Here, the two reveal the most popular smile-enhancing treatments at their clinics.

Whitening

Perhaps the most cost-effective way to improve your smile, teeth whitening can also make other imperfections less noticeable and eliminate the need for more invasive work.

Options range from an in-chair one-off procedure to a take-home kit, where a mould of the teeth is made to house bleaching gel during treatment.

Both procedures have pros and cons, so Dr Varma says it comes down to what treatment plan works best for each individual client. While the take-home kits are cheaper, they are a more drawn-out process and while the in-chair procedures are quicker, they can cause more sensitivity. “We do find that our in-chair service is more popular, purely because it’s all done in one session and when people do the take-home, they really are supposed to restrict their diet, as in not eating and drinking staining foods during the whitening period,” Dr Varma explains. “So many people are coffee drinkers now that we would rather go through an hour and a half of getting in-chair whitening, potentially having a little bit more sensitivity in the short term for a day or so than having to go through a two-week treatment where you can’t drink coffee for a couple of weeks.”

Veneers

There are a lot of misconceptions about veneers thanks to social media and those viral “shark teeth” videos that show how much of your natural tooth needs to be shaved down to achieve that perfect smile.

People often confuse veneers with crowns but the two procedures are markedly different. “There’s a lot of talk about shark’s teeth and shaving teeth into a point but it’s not actually like that,” Dr Varma says.

“So if you get crowns on your teeth, yes, they will be shaved down significantly — you’d lose about 40 to 50 per cent of the tooth’s structure in doing that. However, if you’re doing veneers, you’re mainly just preparing the front surface, so it’s really not too dissimilar to, say, getting acrylic nails. In actual fact, acrylic nails were invented by a dentist, so that’s sort of where the concept comes from, where you’re bonding something on top of an existing structure.”
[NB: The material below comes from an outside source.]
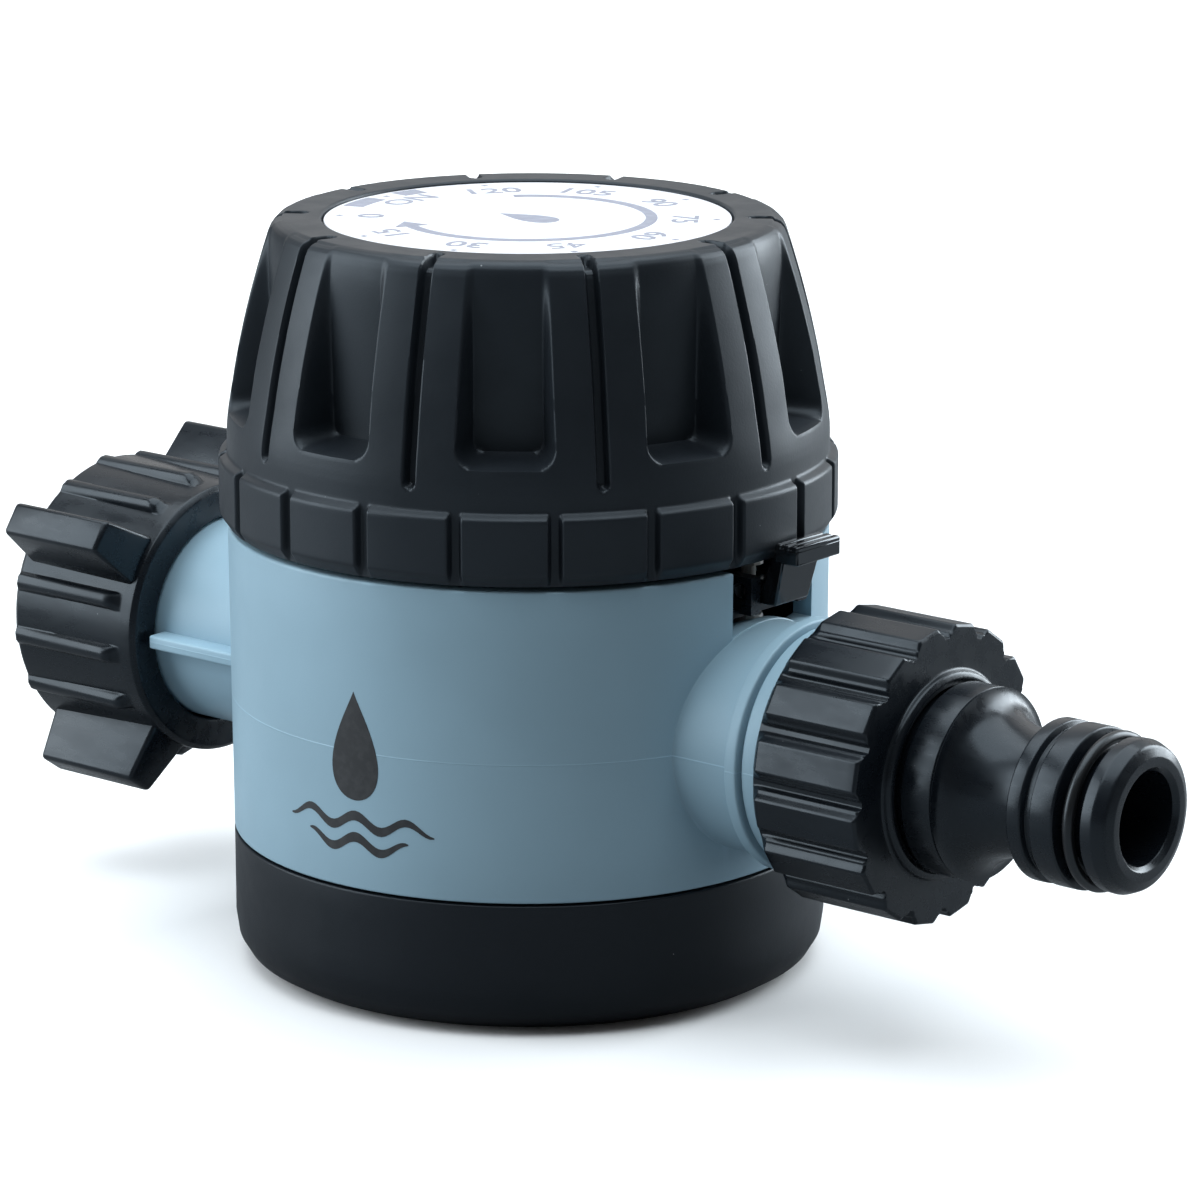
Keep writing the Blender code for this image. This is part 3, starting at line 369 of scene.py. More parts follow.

Dr Habibi says a veneer is a facing that goes over a tooth and is just 0.4-0.5 millimetres thick, whereas a crown requires cutting all the way around the tooth.

“Crowns are a lot more invasive and are associated with a higher risk of complications but sometimes it is necessary because the teeth are so badly damaged that there isn’t really any other option,” he says. “But crowns, as far as cosmetic work is concerned, it’s really something that we would put last on the list of what we would like to do.”

Invisalign

Invisalign is a clear retainer designed to put pressure on the teeth so they straighten as they move into the aligners.

“Every two weeks, you move into a different set so that your teeth continually move until you finish the course of treatment,” Dr Varma explains.

The length of treatment depends on the amount of movement required but Dr Varma says it can be anywhere from two or three months to two to three years.

Dr Habibi says it’s easy to see the appeal of Invisalign compared to the metal braces we all hated in high school.

“You don’t have to be a dentist to understand that having metal showing everywhere in your mouth, it draws more attention to your face than you would like,” he says. “People often find it very difficult to clean. So Invisalign, especially in the last five years, but obviously in the last year or so, has become incredibly popular.

“People are avoiding having things like veneers and instead straightening their teeth first and then whitening them to the colour that they like.”